Every major city in Texas—Houston, Dallas, Austin and San Antonio—voted for Obama.

South Texas, which is called El Valle (the Valley) and borders Mexico, went overwhelmingly for Obama as well.

The Latin@ vote also helped turn Colorado, Nevada and New Mexico into “blue states” from “red” ones.

Lorenzo Cano, a long-time Chicano activist who teaches Chicano Studies at the University of Houston, said this about the elections: “The overwhelming support by Mexican Americans, Puerto Ricans, and Latinos in general is due to the ‘hope’ that Barack Obama symbolizes and has conveyed in his campaign. It is also due to the negative reaction and bad administration of George W. Bush and the Republican Party. .... The anti-immigrant bashing by Republicans during the Bush administration was a factor in the Democratic candidate getting so much support as well. ...

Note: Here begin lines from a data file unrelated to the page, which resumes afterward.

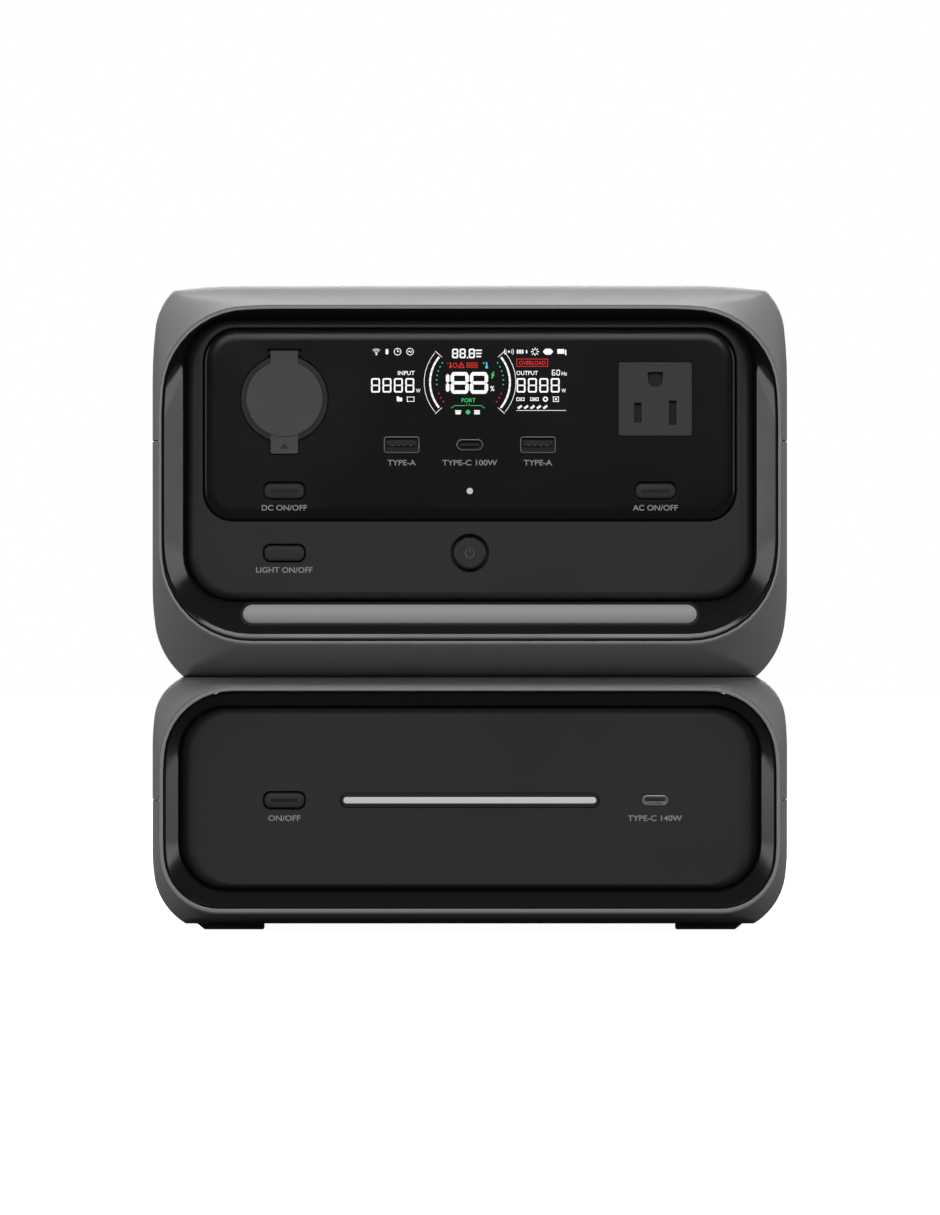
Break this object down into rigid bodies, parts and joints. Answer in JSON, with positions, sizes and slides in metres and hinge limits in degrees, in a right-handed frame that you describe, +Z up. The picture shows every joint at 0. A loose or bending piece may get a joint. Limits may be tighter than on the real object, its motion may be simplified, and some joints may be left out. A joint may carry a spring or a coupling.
{
  "type": "power station",
  "caption": "Portable power station docked on an extra battery module, with a display, sockets, ports, a hinged socket cover, push buttons, a light bar and a carry handle.",
  "frame": {"origin": "on the floor under the middle of the footprint", "axes": "+X to the object's right seen from the front, +Y from the front panel towards the back, +Z up"},
  "size_m": [0.2346, 0.232, 0.2381],
  "materials": {
    "shell_grey": "fine satin texture, mid grey",
    "bezel_gloss": "polished black",
    "panel_matte": "matte near-black",
    "cover_gloss": "smoked gloss black",
    "button_matte": "satin dark grey",
    "flap_rubber": "soft matte grey",
    "pad_rubber": "ribbed matte black",
    "outlet_plastic": "matte dark grey",
    "port_steel": "nickel plated",
    "tongue_plastic": "moulded black",
    "lamp_white": "translucent white",
    "light_lens": "frosted",
    "screen": "display glass",
    "board_green": "solder mask",
    "cell_can": "blue wrap on a metal can",
    "holder_plastic": "moulded black",
    "nickel_strip": "plated strip",
    "brass_contact": "stamped brass",
    "steel_zinc": "zinc plated",
    "heat_sink_metal": "extruded",
    "fan_plastic": "moulded black",
    "power_parts": "varnished windings and sleeved cans",
    "socket_black": "moulded black",
    "breaker_grey": "moulded dark grey"
  },
  "bodies": {
    "battery": {"battery_base_shell": "shell_grey", "battery_top_shell": "shell_grey", "battery_front_bezel": "bezel_gloss", "battery_front_panel": "panel_matte", "battery_status_bar": "lamp_white", "battery_bar_frame": "socket_black", "battery_usb_c_shell": "port_steel", "battery_usb_c_tongue": "tongue_plastic", "battery_feet": "shell_grey", "battery_rear_panel": "panel_matte", "dock_plug": "socket_black", "dock_blades": "brass_contact", "battery_cells": "cell_can", "battery_cell_holder": "holder_plastic", "battery_busbars": "nickel_strip", "battery_management_board": "board_green", "battery_screws": "steel_zinc"},
    "dock_lock": {"lock_plate": "steel_zinc", "lock_tab": "button_matte"},
    "station": {"station_bottom_shell": "shell_grey", "station_top_shell": "shell_grey", "handle_grip_pad": "pad_rubber", "station_front_bezel": "bezel_gloss", "station_front_panel": "panel_matte", "display_cover": "cover_gloss", "lcd_module": "screen", "status_lamp": "lamp_white", "light_bar_lens": "light_lens", "usb_shells": "port_steel", "usb_tongues": "tongue_plastic", "dc_socket_barrel": "socket_black", "dc_cover_hinge_pin": "steel_zinc", "ac_outlet_front": "outlet_plastic", "ac_outlets_rear": "outlet_plastic", "socket_contacts": "brass_contact", "rear_lining": "panel_matte", "rear_panel": "panel_matte", "rear_inlets": "socket_black", "rear_inlet_pins": "brass_contact", "side_vents": "fan_plastic", "fan_frames": "fan_plastic", "station_cells": "cell_can", "station_cell_holder": "holder_plastic", "station_busbars": "nickel_strip", "station_boards": "board_green", "inverter_power_parts": "power_parts", "heat_sink": "heat_sink_metal", "station_feet": "pad_rubber", "lock_studs": "steel_zinc", "dock_socket": "socket_black", "station_screws": "steel_zinc"},
    "battery_button": {"battery_button": "button_matte"},
    "dc_button": {"dc_button": "button_matte"},
    "ac_button": {"ac_button": "button_matte"},
    "light_button": {"light_button": "button_matte"},
    "power_button": {"power_button": "button_matte"},
    "dc_socket_cover": {"dc_socket_cover": "flap_rubber"},
    "fan_right": {"fan_rotor_right": "fan_plastic"},
    "fan_left": {"fan_rotor_left": "fan_plastic"},
    "breaker_button": {"breaker_button": "breaker_grey"}
  },
  "joints": [
    {"name": "station_lift", "type": "slide", "parent": "battery", "child": "station", "axis": [0, 0, 1], "range_m": [0, 0.09]},
    {"name": "dock_lock_slide", "type": "slide", "parent": "battery", "child": "dock_lock", "axis": [1, 0, 0], "range_m": [0, 0.008]},
    {"name": "battery_button_press", "type": "slide", "parent": "battery", "child": "battery_button", "axis": [0, 1, 0], "range_m": [0, 0.0011], "stiffness_N_per_m": 600, "springref_m": -0.0015},
    {"name": "dc_button_press", "type": "slide", "parent": "station", "child": "dc_button", "axis": [0, 1, 0], "range_m": [0, 0.0011], "stiffness_N_per_m": 600, "springref_m": -0.0015},
    {"name": "ac_button_press", "type": "slide", "parent": "station", "child": "ac_button", "axis": [0, 1, 0], "range_m": [0, 0.0011], "stiffness_N_per_m": 600, "springref_m": -0.0015},
    {"name": "light_button_press", "type": "slide", "parent": "station", "child": "light_button", "axis": [0, 1, 0], "range_m": [0, 0.0011], "stiffness_N_per_m": 600, "springref_m": -0.0015},
    {"name": "power_button_press", "type": "slide", "parent": "station", "child": "power_button", "axis": [0, 1, 0], "range_m": [0, 0.0011], "stiffness_N_per_m": 600, "springref_m": -0.0015},
    {"name": "breaker_button_press", "type": "slide", "parent": "station", "child": "breaker_button", "axis": [0, -1, 0], "range_m": [0, 0.0008], "stiffness_N_per_m": 600, "springref_m": -0.0015},
    {"name": "dc_cover_hinge", "type": "hinge", "parent": "station", "child": "dc_socket_cover", "pos_m": [-0.0683, -0.111, 0.2124], "axis": [-1, 0, 0], "range_deg": [0, 100]},
    {"name": "right_fan_spin", "type": "hinge", "parent": "station", "child": "fan_right", "pos_m": [0.1065, 0.03, 0.152], "axis": [1, 0, 0], "continuous": true},
    {"name": "left_fan_spin", "type": "hinge", "parent": "station", "child": "fan_left", "pos_m": [-0.1065, 0.03, 0.152], "axis": [-1, 0, 0], "continuous": true}
  ]
}
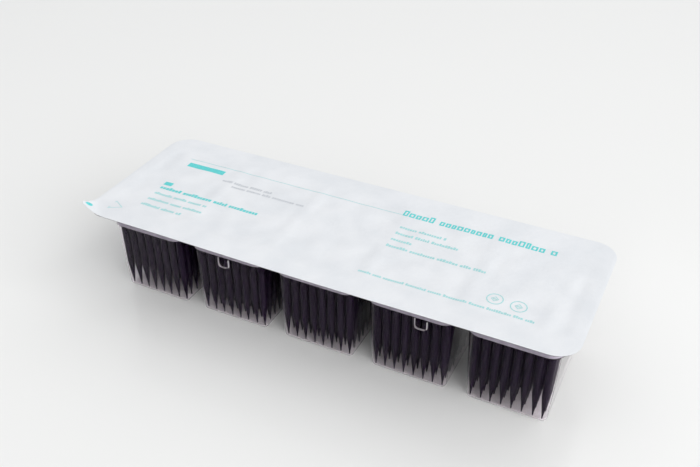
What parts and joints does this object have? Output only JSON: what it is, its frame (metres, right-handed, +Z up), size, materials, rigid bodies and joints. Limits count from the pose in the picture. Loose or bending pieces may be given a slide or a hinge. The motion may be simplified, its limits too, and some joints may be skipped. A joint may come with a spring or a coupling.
{
  "type": "blister pack of pipette tips",
  "caption": "Long clear thermoformed tray with deep pockets in a row, each holding a rack of black conductive pipette tips, closed by a white peelable lid.",
  "frame": {"origin": "on the surface that the pack stands on, under the middle of the tray", "axes": "+X along the row of pockets, +Y from the front to the back, +Z up through the lid"},
  "size_m": [0.4596, 0.1598, 0.0983],
  "materials": {
    "tray_film": "clear thermoformed film, glossy",
    "lid_paper": "white uncoated lidding sheet, matt",
    "rack_plastic": "grey moulded plastic, satin",
    "tip_plastic": "black conductive plastic, satin"
  },
  "bodies": {
    "root": {"tray_flange": "tray_film", "tray_pocket_1": "tray_film", "tray_pocket_2": "tray_film", "tray_pocket_3": "tray_film", "tray_pocket_4": "tray_film", "tray_pocket_5": "tray_film", "lid": "lid_paper", "rack_1": "rack_plastic", "rack_2": "rack_plastic", "rack_3": "rack_plastic", "rack_4": "rack_plastic", "rack_5": "rack_plastic", "rack_1_tips_a": "tip_plastic", "rack_1_tips_b": "tip_plastic", "rack_1_tips_c": "tip_plastic", "rack_1_tips_d": "tip_plastic", "rack_1_tips_e": "tip_plastic", "rack_1_tips_f": "tip_plastic", "rack_1_tips_g": "tip_plastic", "rack_1_tips_h": "tip_plastic", "rack_2_tips_a": "tip_plastic", "rack_2_tips_b": "tip_plastic", "rack_2_tips_c": "tip_plastic", "rack_2_tips_d": "tip_plastic", "rack_2_tips_e": "tip_plastic", "rack_2_tips_f": "tip_plastic", "rack_2_tips_g": "tip_plastic", "rack_2_tips_h": "tip_plastic", "rack_3_tips_a": "tip_plastic", "rack_3_tips_b": "tip_plastic", "rack_3_tips_c": "tip_plastic", "rack_3_tips_d": "tip_plastic", "rack_3_tips_e": "tip_plastic", "rack_3_tips_f": "tip_plastic", "rack_3_tips_g": "tip_plastic", "rack_3_tips_h": "tip_plastic", "rack_4_tips_a": "tip_plastic", "rack_4_tips_b": "tip_plastic", "rack_4_tips_c": "tip_plastic", "rack_4_tips_d": "tip_plastic", "rack_4_tips_e": "tip_plastic", "rack_4_tips_f": "tip_plastic", "rack_4_tips_g": "tip_plastic", "rack_4_tips_h": "tip_plastic", "rack_5_tips_a": "tip_plastic", "rack_5_tips_b": "tip_plastic", "rack_5_tips_c": "tip_plastic", "rack_5_tips_d": "tip_plastic", "rack_5_tips_e": "tip_plastic", "rack_5_tips_f": "tip_plastic", "rack_5_tips_g": "tip_plastic", "rack_5_tips_h": "tip_plastic"}
  },
  "joints": []
}
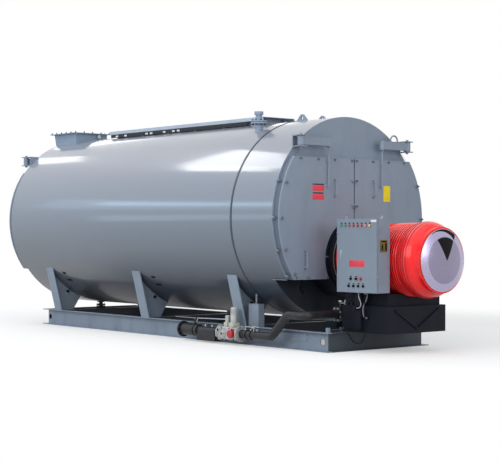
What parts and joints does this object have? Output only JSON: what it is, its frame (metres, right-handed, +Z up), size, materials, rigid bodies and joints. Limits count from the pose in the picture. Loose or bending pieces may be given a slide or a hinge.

“The Obama administration will have to be lobbied and pressured into doing the right thing in the area of immigration reform since this may not be one of his priorities in the first year of his presidency. The first thing he must do is to call for a moratorium on the raids inside of the country and then proceed to call for a new amnesty program.”

It is not a revolutionary act for so many Latin@s to have voted for Obama. Class relations of oppression and exploitation have not been overturned. Nor is it a revolutionary act if Texas in the future goes from a red Republican state to a blue Democratic state.

But what is important and gives revolutionaries a basis for optimism is the changing character of the working class that lays the basis for radical and even revolutionary struggles in the coming period. If Texas turns blue it is a progressive turn for an area where the white ruling class promotes racism and reaction in their ugliest forms.

A blue turn would mean a population that is becoming more Third World is in turn becoming more progressive–and that is a welcome development, especially for Texas.

The economic crisis, coupled with the historic election of the first African-American president, has opened a door. Latin@s flexed their muscles. Although they were flexed in a ballot box and not in the streets or through revolutionary acts of struggle, they were flexed nonetheless.

During the last 30 years the working class, including Latin@s, has not flexed its muscles very much, with one huge exception: the spring upheavals of 2006 among the immigrant sector of our class.

President-elect Obama has recently made statements against the vicious, cruel and racist raids that Immigration and Customs Enforcement—ICE—has been carrying out in the immigrant community. His statements against the raids are a progressive gesture toward the Latin@ community, whose top concerns in the election were the economy and immigration.

The door has been opened and the tide of reaction has lifted slightly. It is a perfect opportunity for communists and revolutionaries to step up and open that door even wider and lift the tide of reaction once and for all. Now more than ever, the working class and the oppressed need a class perspective and revolutionary analysis for the period to come.